▶ [DIRECTIONS]: Among the entries that follow, the required portion opens with the line containing "The three.js and" and closes with the line containing "imported = [obj". Give that portion again exactly, and nothing else.

____________________

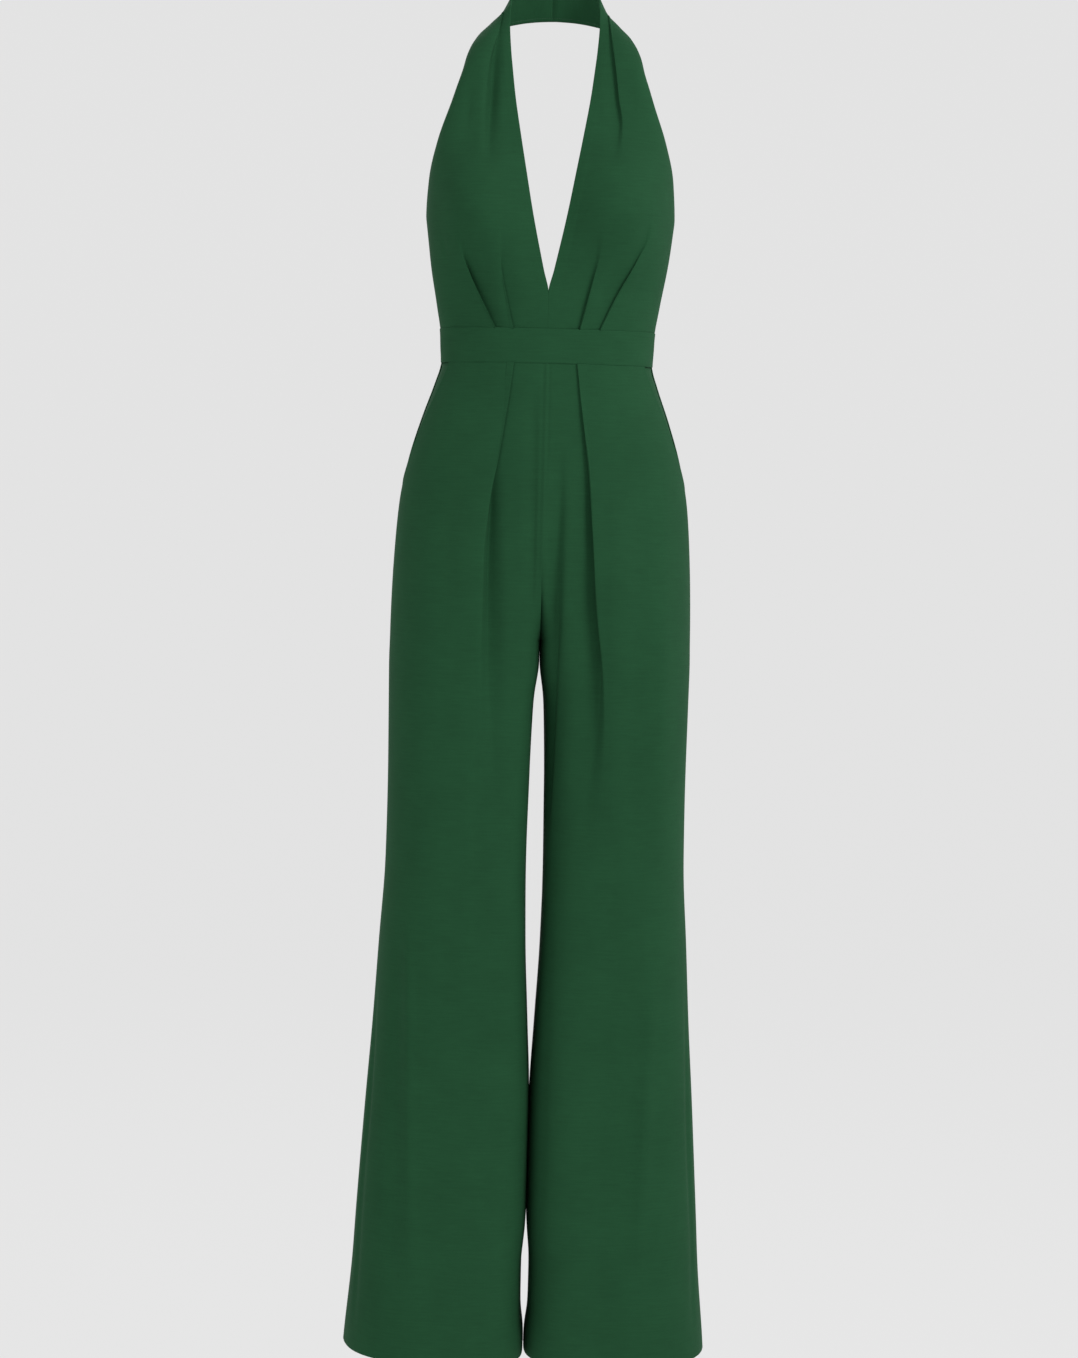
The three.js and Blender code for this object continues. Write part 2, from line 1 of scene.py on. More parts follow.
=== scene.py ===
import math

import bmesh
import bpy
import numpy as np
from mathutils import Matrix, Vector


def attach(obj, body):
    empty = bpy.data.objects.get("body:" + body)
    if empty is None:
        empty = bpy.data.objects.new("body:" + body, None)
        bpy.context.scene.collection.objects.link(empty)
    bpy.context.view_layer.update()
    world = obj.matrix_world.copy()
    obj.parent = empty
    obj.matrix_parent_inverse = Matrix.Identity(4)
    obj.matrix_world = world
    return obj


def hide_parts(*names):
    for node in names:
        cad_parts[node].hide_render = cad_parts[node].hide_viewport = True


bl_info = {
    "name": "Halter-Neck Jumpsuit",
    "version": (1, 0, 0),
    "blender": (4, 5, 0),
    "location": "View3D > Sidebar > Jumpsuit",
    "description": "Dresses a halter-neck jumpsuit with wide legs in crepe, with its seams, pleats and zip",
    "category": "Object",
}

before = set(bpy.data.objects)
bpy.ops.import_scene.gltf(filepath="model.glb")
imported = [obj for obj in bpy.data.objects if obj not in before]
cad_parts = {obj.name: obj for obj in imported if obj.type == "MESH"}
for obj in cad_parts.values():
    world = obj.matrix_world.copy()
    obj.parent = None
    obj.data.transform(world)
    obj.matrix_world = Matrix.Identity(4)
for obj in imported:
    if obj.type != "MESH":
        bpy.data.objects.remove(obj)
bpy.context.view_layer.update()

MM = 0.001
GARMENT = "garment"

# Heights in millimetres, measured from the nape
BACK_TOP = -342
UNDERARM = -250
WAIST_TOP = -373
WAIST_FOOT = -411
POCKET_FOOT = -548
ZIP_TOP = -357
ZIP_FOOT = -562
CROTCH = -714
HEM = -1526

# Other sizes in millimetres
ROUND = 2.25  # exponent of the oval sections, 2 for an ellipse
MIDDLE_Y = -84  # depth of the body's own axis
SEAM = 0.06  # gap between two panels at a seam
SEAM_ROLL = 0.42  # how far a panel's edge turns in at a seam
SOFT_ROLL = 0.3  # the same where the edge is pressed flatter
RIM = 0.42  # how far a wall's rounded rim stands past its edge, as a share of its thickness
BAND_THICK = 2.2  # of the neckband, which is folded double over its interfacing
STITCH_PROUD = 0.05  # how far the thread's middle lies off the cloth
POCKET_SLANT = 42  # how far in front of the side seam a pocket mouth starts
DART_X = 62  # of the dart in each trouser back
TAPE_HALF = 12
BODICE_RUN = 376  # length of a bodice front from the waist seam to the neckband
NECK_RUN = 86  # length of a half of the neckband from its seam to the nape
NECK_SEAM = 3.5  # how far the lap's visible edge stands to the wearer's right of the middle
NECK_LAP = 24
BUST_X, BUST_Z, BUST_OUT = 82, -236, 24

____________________

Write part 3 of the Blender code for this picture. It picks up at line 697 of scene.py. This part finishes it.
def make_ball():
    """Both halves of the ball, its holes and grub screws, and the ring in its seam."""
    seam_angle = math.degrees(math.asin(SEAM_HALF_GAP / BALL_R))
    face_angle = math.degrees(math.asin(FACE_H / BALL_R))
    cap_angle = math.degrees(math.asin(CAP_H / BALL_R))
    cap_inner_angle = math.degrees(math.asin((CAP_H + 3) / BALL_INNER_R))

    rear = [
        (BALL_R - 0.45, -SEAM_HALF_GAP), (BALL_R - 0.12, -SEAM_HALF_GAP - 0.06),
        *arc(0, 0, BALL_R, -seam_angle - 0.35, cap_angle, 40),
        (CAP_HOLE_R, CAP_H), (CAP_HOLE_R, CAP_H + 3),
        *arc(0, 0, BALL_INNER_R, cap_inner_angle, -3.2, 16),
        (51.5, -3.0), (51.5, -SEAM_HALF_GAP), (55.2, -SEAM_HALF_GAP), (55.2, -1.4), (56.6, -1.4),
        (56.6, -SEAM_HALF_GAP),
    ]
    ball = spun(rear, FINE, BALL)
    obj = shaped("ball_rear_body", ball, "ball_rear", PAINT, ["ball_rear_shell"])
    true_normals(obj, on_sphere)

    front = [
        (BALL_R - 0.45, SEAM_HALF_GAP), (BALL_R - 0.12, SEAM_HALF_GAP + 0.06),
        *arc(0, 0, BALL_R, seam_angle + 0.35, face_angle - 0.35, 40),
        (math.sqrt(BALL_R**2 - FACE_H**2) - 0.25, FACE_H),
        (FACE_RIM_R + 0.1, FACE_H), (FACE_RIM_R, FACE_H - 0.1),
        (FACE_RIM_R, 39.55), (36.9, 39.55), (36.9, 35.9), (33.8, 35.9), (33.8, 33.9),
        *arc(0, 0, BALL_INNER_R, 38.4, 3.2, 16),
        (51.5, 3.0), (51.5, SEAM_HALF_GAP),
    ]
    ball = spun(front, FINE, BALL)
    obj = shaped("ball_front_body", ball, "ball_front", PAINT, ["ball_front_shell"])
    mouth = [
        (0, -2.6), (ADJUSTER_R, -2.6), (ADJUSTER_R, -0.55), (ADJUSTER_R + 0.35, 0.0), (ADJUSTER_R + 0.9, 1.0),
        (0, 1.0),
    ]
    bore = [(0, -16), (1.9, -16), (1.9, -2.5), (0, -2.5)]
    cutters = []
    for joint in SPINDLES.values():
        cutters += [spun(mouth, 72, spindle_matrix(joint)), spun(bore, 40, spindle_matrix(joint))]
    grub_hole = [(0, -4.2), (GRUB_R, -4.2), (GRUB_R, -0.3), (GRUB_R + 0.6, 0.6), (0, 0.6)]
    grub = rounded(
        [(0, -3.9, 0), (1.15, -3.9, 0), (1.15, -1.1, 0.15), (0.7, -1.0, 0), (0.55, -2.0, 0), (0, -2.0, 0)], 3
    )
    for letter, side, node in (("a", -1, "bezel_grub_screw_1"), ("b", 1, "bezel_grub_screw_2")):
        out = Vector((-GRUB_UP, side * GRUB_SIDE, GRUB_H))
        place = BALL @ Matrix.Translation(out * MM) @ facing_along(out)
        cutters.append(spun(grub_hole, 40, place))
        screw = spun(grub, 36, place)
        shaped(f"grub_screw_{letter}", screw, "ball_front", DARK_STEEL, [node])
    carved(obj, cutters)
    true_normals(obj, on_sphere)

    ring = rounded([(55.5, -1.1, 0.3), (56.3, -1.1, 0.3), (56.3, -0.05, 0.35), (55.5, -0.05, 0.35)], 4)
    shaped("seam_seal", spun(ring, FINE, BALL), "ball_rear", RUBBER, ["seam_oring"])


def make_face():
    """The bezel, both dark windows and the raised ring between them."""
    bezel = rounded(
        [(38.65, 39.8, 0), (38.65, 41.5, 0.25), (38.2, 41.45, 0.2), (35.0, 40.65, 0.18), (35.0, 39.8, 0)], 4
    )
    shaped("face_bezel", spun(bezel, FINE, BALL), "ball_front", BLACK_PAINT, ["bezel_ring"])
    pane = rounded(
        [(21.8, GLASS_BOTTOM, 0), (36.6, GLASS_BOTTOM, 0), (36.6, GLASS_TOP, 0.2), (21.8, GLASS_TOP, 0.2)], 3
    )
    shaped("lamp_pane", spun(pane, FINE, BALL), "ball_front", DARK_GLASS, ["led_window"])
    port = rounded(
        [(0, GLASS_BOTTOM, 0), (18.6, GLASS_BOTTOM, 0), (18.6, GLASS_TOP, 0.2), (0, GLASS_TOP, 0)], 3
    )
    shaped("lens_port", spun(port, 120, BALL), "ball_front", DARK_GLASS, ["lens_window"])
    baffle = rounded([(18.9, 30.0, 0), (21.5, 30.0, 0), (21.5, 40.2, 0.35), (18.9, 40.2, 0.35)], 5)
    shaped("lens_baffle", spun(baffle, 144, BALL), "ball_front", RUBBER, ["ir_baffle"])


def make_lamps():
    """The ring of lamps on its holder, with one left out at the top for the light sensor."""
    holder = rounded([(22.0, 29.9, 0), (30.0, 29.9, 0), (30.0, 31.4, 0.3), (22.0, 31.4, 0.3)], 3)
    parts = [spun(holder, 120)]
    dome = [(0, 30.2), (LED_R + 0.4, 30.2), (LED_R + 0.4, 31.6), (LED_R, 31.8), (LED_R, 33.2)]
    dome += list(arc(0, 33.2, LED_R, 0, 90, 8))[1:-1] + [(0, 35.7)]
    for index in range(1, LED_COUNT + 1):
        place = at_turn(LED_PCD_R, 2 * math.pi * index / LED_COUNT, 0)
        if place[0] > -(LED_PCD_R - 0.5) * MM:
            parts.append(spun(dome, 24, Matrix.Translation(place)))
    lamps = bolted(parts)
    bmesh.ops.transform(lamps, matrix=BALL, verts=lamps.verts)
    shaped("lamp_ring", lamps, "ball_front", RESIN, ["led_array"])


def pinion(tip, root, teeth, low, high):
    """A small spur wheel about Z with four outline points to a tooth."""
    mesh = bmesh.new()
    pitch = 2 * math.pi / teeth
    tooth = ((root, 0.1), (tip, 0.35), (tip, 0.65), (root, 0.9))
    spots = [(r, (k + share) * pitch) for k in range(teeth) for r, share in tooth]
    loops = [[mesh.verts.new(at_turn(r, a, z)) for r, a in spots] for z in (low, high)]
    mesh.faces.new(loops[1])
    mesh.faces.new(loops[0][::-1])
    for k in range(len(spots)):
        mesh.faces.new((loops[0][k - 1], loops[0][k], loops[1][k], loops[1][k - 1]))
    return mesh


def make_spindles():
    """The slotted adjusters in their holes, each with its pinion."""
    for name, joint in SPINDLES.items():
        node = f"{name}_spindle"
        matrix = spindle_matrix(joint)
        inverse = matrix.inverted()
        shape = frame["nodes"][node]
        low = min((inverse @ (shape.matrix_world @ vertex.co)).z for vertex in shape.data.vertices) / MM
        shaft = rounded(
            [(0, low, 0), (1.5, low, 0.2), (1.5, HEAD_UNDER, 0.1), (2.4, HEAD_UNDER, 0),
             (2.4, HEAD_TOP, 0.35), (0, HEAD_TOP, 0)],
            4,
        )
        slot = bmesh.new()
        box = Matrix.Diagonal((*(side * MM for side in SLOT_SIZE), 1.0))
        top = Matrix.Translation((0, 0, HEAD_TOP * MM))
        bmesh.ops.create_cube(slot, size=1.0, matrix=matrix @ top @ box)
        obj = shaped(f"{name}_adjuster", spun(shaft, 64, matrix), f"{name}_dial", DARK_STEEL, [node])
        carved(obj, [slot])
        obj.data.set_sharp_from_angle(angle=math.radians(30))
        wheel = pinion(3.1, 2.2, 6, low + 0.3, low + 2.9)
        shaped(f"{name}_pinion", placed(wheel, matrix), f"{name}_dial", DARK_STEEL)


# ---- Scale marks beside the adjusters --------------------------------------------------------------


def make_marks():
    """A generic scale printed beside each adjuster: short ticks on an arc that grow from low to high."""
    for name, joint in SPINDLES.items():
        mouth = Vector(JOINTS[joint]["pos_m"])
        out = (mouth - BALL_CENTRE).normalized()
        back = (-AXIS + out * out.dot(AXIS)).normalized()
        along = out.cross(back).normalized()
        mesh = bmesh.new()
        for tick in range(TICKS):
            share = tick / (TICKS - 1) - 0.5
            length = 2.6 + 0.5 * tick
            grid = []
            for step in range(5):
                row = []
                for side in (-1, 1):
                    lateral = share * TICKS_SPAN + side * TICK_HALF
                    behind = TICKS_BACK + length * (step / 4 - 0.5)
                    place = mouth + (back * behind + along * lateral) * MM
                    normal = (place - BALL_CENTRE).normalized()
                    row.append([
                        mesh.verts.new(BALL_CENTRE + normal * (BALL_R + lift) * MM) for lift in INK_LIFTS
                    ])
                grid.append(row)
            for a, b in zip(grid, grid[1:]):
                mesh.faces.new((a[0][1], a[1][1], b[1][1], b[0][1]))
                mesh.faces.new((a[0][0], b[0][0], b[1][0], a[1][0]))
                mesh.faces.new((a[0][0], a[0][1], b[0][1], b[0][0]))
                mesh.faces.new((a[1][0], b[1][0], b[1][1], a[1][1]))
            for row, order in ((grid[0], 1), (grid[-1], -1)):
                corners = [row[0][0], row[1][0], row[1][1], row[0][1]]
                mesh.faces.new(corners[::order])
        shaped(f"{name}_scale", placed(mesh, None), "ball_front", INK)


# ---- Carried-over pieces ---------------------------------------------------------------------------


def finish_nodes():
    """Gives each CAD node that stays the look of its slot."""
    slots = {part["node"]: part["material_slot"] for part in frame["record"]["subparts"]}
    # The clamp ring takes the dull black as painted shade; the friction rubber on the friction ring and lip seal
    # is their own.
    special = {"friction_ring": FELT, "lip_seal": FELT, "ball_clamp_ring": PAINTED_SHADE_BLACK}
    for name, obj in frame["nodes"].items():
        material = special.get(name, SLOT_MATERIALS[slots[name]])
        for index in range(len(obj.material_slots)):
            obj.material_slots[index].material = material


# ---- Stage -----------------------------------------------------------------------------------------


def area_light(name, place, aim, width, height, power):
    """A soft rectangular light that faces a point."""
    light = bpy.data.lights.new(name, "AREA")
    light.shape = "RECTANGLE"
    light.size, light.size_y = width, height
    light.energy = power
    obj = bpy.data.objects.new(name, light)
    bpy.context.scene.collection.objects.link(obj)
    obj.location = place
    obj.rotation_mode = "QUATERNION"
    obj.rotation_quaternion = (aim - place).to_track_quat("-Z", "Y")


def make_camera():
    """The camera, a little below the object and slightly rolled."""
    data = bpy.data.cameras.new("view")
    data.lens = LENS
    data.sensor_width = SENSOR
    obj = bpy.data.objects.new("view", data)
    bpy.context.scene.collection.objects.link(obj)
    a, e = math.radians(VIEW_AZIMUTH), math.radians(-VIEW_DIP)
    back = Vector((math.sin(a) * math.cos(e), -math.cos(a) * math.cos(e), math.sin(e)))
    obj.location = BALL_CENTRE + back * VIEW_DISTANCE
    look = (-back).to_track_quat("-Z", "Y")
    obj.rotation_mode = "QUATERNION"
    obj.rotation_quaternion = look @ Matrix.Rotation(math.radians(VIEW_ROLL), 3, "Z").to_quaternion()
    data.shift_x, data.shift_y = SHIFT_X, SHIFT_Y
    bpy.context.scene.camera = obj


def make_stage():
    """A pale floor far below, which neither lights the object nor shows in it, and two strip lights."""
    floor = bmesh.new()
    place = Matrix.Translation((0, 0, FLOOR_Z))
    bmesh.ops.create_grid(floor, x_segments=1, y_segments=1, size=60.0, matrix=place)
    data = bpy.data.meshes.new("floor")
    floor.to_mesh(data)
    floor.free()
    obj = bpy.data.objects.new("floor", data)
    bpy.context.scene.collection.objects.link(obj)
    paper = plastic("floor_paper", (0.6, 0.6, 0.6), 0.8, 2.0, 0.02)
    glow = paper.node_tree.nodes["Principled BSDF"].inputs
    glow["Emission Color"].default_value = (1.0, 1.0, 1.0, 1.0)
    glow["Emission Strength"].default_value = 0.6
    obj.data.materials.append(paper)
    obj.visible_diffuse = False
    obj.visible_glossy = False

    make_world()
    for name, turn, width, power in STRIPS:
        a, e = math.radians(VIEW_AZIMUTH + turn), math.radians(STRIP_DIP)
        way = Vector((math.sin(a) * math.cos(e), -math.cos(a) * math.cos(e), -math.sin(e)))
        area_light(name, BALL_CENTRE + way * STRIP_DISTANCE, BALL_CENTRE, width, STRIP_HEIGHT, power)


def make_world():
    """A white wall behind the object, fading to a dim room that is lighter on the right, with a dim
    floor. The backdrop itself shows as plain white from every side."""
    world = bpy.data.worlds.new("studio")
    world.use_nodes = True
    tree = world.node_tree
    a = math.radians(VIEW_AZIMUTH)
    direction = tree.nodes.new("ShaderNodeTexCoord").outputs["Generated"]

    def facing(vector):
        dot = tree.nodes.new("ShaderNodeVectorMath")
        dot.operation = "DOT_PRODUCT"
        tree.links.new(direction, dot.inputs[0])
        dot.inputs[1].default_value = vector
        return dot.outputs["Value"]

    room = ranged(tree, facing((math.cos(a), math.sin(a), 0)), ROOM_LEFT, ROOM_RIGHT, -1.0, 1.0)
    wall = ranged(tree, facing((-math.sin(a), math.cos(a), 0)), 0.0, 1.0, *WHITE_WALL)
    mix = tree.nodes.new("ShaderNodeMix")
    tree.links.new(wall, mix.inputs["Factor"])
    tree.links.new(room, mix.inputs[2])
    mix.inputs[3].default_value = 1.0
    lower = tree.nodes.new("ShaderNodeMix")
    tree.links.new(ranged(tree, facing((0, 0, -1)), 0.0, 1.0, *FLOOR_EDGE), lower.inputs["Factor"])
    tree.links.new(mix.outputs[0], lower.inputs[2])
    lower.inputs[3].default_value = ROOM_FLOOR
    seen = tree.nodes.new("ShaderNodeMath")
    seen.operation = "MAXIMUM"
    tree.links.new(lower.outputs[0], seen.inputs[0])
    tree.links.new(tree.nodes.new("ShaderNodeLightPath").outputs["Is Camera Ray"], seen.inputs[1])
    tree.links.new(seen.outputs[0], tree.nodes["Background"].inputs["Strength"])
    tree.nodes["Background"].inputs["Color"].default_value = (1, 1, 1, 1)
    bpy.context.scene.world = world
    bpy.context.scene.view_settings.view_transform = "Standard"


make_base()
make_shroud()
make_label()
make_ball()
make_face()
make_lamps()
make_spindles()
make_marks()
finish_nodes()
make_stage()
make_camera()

____________________

▶ [SOLUTION FOR THIS TASK]:
The three.js and Blender code for this object continues. Write part 2, from line 1 of scene.py on. More parts follow.
=== scene.py ===
import math

import bmesh
import bpy
import numpy as np
from mathutils import Matrix, Vector


def attach(obj, body):
    empty = bpy.data.objects.get("body:" + body)
    if empty is None:
        empty = bpy.data.objects.new("body:" + body, None)
        bpy.context.scene.collection.objects.link(empty)
    bpy.context.view_layer.update()
    world = obj.matrix_world.copy()
    obj.parent = empty
    obj.matrix_parent_inverse = Matrix.Identity(4)
    obj.matrix_world = world
    return obj


def hide_parts(*names):
    for node in names:
        cad_parts[node].hide_render = cad_parts[node].hide_viewport = True


bl_info = {
    "name": "Halter-Neck Jumpsuit",
    "version": (1, 0, 0),
    "blender": (4, 5, 0),
    "location": "View3D > Sidebar > Jumpsuit",
    "description": "Dresses a halter-neck jumpsuit with wide legs in crepe, with its seams, pleats and zip",
    "category": "Object",
}

before = set(bpy.data.objects)
bpy.ops.import_scene.gltf(filepath="model.glb")
imported = [obj for obj in bpy.data.objects if obj not in before]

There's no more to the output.